具体的なサゼッションも豊富であり、環境教育の一助としても有効な一冊である。

●理科教室評(1993年10月号)=失われた里山の自然への郷愁からか、私はこの本を興味深く読んだ。そして、この本を読むことを、私は里山の自然を体験していない若い世代にすすめたい。自然保護を遠い世界のこととしてしまわないために。

●バーダー評(1998年3月号)=里山を多様な生き物の共生の場としてとらえ、人間との関わりの中で環境の復元と活性化を図ることを主張している。ただし、いわゆる「里山公園」化を危惧し、里山の自然を改造するのではなく維持するのだというスタンスを強調する。

●月刊むし評(1993年9月号)=最近とみに重要視されてきた自然環境としての里山がいかに変貌しつつあるか、そしてそこにすむ多様性に富んだ生物たちに危機が訪れつつあるかをやさしく解き明かす。里山の崩壊が私たちの生活にどのような影響をもたらし、このまま推移した場合にわれわれが接しなければならない“自然”についての未来像をするどく指摘する。危機感を強めた著者らは、里山=雑木林と人とのふれあいを深めることを提唱し、住民による、よりよい管理活動を模索する。

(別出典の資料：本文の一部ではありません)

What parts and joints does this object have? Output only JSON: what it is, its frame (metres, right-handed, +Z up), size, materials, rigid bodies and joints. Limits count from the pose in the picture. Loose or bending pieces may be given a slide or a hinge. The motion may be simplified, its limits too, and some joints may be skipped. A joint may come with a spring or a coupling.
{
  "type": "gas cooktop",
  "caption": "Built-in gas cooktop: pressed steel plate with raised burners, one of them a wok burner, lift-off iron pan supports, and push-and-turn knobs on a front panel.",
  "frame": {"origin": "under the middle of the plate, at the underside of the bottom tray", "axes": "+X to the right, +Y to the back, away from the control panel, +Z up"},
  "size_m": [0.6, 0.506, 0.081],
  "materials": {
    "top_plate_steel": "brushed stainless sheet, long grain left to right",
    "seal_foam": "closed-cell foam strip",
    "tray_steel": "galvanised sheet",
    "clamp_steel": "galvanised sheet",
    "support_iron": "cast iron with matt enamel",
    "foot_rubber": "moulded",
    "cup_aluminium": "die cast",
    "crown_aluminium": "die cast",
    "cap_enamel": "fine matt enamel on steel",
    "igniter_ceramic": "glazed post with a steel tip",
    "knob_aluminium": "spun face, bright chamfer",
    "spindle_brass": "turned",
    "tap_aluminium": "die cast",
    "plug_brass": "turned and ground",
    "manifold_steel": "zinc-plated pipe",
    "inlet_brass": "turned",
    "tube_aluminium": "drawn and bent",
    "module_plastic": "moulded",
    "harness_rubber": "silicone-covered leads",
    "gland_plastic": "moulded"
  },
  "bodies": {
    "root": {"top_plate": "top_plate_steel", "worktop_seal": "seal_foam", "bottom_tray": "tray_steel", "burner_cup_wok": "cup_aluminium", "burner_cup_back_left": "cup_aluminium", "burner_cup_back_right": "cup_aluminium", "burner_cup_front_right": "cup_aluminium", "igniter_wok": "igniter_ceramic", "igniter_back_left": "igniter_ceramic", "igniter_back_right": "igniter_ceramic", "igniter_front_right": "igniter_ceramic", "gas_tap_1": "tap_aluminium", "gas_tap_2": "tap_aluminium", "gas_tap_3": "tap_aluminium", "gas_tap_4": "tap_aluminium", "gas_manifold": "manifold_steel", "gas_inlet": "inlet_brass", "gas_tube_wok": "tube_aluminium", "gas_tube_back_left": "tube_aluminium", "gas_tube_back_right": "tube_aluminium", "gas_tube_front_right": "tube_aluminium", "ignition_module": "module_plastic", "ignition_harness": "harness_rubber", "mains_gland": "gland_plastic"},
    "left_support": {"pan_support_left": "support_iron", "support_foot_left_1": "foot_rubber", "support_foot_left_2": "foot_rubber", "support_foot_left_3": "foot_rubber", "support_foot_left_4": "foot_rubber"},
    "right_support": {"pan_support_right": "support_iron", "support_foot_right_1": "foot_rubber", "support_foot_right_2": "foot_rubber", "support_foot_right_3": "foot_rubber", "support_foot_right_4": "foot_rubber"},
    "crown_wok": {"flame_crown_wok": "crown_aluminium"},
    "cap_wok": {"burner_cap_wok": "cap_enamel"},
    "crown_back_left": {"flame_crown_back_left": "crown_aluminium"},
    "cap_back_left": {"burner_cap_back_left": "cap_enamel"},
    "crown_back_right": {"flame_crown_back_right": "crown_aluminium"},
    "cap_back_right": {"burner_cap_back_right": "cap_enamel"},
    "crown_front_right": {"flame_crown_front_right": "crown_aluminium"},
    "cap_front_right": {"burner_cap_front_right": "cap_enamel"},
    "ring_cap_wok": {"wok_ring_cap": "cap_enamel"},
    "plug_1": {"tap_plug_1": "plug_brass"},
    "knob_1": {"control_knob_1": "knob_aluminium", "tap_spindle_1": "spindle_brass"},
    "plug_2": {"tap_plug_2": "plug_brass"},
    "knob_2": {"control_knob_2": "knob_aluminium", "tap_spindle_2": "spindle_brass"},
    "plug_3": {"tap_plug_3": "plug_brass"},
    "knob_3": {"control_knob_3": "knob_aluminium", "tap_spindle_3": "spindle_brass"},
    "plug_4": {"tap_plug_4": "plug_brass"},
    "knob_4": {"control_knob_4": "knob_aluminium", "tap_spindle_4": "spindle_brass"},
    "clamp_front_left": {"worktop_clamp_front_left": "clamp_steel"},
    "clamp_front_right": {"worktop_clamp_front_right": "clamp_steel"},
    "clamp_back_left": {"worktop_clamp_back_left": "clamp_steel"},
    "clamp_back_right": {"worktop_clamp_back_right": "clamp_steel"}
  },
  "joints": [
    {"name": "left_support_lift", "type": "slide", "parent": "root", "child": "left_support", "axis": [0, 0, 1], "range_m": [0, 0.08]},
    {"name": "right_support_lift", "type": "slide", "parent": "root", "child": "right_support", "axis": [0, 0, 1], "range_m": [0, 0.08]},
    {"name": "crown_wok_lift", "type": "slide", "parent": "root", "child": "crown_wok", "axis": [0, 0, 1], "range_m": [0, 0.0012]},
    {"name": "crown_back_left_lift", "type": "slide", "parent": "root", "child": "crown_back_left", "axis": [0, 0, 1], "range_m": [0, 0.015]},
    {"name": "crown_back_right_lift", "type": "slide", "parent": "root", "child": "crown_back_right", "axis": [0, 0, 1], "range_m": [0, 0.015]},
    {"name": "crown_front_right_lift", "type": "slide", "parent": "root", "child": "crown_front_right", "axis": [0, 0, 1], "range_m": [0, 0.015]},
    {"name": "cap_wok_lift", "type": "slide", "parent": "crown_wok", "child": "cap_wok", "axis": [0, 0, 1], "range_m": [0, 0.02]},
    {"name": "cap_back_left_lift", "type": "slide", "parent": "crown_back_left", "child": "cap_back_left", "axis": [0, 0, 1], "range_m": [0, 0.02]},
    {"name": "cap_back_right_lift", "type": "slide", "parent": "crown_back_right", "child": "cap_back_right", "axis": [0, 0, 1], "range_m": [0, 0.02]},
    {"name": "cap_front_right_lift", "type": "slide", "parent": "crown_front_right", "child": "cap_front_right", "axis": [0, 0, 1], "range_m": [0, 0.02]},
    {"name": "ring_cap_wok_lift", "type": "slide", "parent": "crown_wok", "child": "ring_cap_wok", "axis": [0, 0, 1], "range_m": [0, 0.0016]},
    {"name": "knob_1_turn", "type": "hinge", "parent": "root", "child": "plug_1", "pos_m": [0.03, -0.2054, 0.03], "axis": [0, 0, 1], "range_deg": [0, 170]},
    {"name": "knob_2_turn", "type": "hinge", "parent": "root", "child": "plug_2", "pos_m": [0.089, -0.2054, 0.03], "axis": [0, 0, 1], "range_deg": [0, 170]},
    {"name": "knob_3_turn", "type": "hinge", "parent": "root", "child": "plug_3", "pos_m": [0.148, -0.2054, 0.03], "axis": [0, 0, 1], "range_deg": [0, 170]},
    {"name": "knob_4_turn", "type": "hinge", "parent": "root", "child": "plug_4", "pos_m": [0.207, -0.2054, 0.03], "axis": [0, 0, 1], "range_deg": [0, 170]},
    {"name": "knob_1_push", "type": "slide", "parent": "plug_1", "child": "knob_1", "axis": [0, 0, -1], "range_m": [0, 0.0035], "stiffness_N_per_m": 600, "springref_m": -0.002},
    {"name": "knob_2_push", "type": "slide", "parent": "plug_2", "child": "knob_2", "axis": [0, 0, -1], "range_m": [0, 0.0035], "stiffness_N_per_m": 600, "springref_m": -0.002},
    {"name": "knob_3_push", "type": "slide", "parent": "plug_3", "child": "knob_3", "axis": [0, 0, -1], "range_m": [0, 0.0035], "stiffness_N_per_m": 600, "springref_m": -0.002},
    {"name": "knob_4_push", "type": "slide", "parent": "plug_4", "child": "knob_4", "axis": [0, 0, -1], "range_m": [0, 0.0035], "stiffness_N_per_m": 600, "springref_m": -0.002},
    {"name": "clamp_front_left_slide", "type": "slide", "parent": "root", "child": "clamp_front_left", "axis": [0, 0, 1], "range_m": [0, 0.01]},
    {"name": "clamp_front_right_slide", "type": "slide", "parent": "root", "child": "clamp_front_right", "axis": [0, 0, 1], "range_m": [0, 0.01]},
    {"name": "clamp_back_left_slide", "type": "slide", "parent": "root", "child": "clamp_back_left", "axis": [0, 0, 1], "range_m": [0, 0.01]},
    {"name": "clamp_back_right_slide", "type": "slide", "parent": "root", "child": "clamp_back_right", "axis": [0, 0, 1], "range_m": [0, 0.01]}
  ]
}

●科学新聞評(1993年11月12日)=里山は民話の舞台であり、子どもたちの遊び場であり、しかも氷河時代の生物たちの避難場所でもあったのだ。現代の農業にとって不要になったからといって、里山を開発の対象にするのはもったいない。このことを訴えるのが、本書の目的である。
昆虫生態学の石井博士のほか、植物学の植田邦彦博士、造園学の重松敏則博士が加わり、自由に執筆したことで、この本をいっそう興味深いものにしている。

●京都民報評(1993年8月15日)=二次林として扱われている里山の森にはたいへん豊かな自然があることが、最近、動・植物の専門家によって明らかにされ注目を浴びています。本書はこの人里生物の温存を訴えて、昆虫、植物、造園の専門家が分担執筆しています。
里山を守るには、「天然記念物的発想」とか「造園的手法」でなく、大切なのは、ひんぱんに手を加えて維持することが、多様性に富んだ自然を守ることだと、イギリスや国内各地の市民による里山管理活動の例を紹介しながら説いています。

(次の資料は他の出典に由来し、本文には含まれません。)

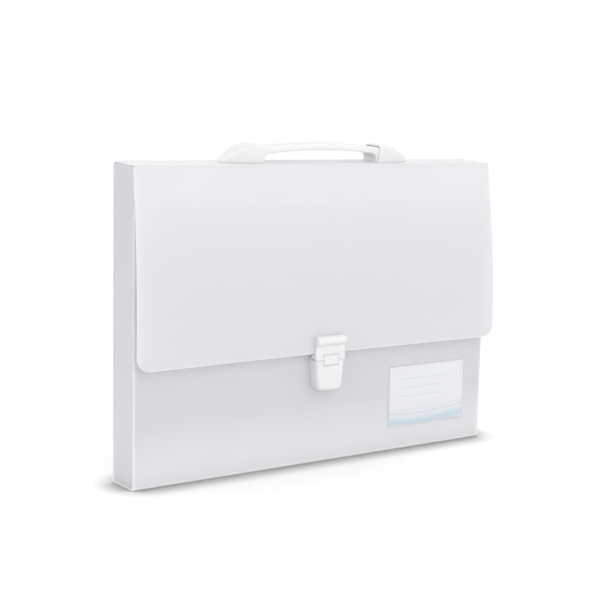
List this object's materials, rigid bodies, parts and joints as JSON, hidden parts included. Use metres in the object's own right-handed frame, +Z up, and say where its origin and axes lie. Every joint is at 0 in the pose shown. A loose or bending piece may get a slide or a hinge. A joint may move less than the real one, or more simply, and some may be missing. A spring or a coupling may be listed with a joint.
{
  "type": "document folder",
  "caption": "Rigid translucent plastic document carry case with a top handle, a long curved front flap, a push latch and a clear card pocket.",
  "frame": {"origin": "middle of the base that the case stands on, at table height", "axes": "+X along the case's width to the viewer's right, -Y towards the front with the latch, +Z up"},
  "size_m": [0.3866, 0.0505, 0.2832],
  "materials": {
    "clear_sheet": "milky translucent polypropylene sheet, faint fine emboss, satin",
    "white_moulding": "white injection moulded polypropylene, semi-gloss",
    "rivet_plastic": "white moulded rivets",
    "pocket_film": "clear glossy film",
    "card_paper": null
  },
  "bodies": {
    "case": {"body_wrap": "clear_sheet", "side_panel_left": "clear_sheet", "side_panel_right": "clear_sheet", "latch_keeper": "white_moulding", "keeper_backplate": "white_moulding", "keeper_rivets": "rivet_plastic", "card_pocket": "pocket_film", "name_card": "card_paper"},
    "lid": {"lid_strip": "clear_sheet", "handle_grip": "white_moulding", "handle_cap_left": "white_moulding", "handle_cap_right": "white_moulding", "handle_backplate_left": "white_moulding", "handle_backplate_right": "white_moulding", "handle_rivets": "rivet_plastic"},
    "flap": {"lid_flap": "clear_sheet", "latch_housing": "white_moulding", "latch_backplate": "white_moulding", "latch_rivets": "rivet_plastic"},
    "press_pad": {"press_pad": "white_moulding"}
  },
  "joints": [
    {"name": "lid_hinge", "type": "hinge", "parent": "case", "child": "lid", "pos_m": [0, 0.017, 0.2667], "axis": [-1, 0, 0], "range_deg": [0, 180]},
    {"name": "flap_hinge", "type": "hinge", "parent": "lid", "child": "flap", "pos_m": [0, -0.017, 0.2645], "axis": [-1, 0, 0], "range_deg": [0, 170]},
    {"name": "pad_press", "type": "slide", "parent": "flap", "child": "press_pad", "axis": [0, 1, 0], "range_m": [0, 0.0015], "stiffness_N_per_m": 600}
  ]
}
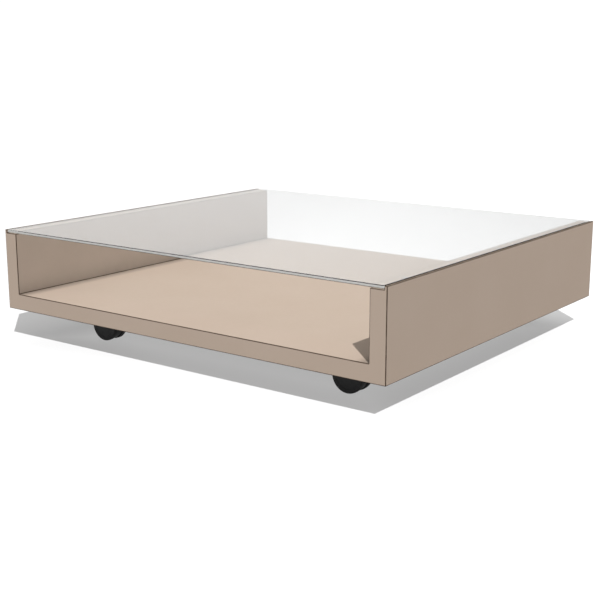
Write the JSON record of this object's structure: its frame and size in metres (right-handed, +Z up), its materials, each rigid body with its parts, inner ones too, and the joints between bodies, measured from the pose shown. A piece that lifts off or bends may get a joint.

●出版ニュース評(1993年7月中旬号)=里山を多様な生き物の共生する自然環境としてとらえ直し、環境の復元と活性化を訴えたもの。
里山は無秩序に放置されるかゴルフ場開発とゴミ投棄などでズタズタにされているのが現状だ。そうした生態破壊の現状分析や里山の保全・維持の具体的ノウハウに加え、「無価値なものの価値」の大切さを忘れてはならないと説く。

●登山時報評(1997年7月号)=この本は何の気なしに買ってしまいましたが、読んでいくうちにギフチョウやカタクリの生態、私たちの周りにある雑木林の役割がとても分かりやすく書かれていて、途中からは夢中で読んでいました。

●地団研そくほう評(1993年10月1日号)=里山とは簡単には雑木林のことで、台地や丘陵等にみられる落葉広葉樹林をさしている。都市の背景に押しやられ、長らく存在価値に気づかれずにきたが、生物学的に重要な意味がある。里山の自然は縄文の頃よりこれまで人間の生活を支えてきた歴史的な場であり、適度に人手を加える(遷移の進行を止める)ことで維持されてきた半自然で、多様な生物が依存してきた空間である。宅地化やゴルフ場開発の魔の手から守られればよしとこれまで単純にとらえていたが、里山の重要さには驚かされた。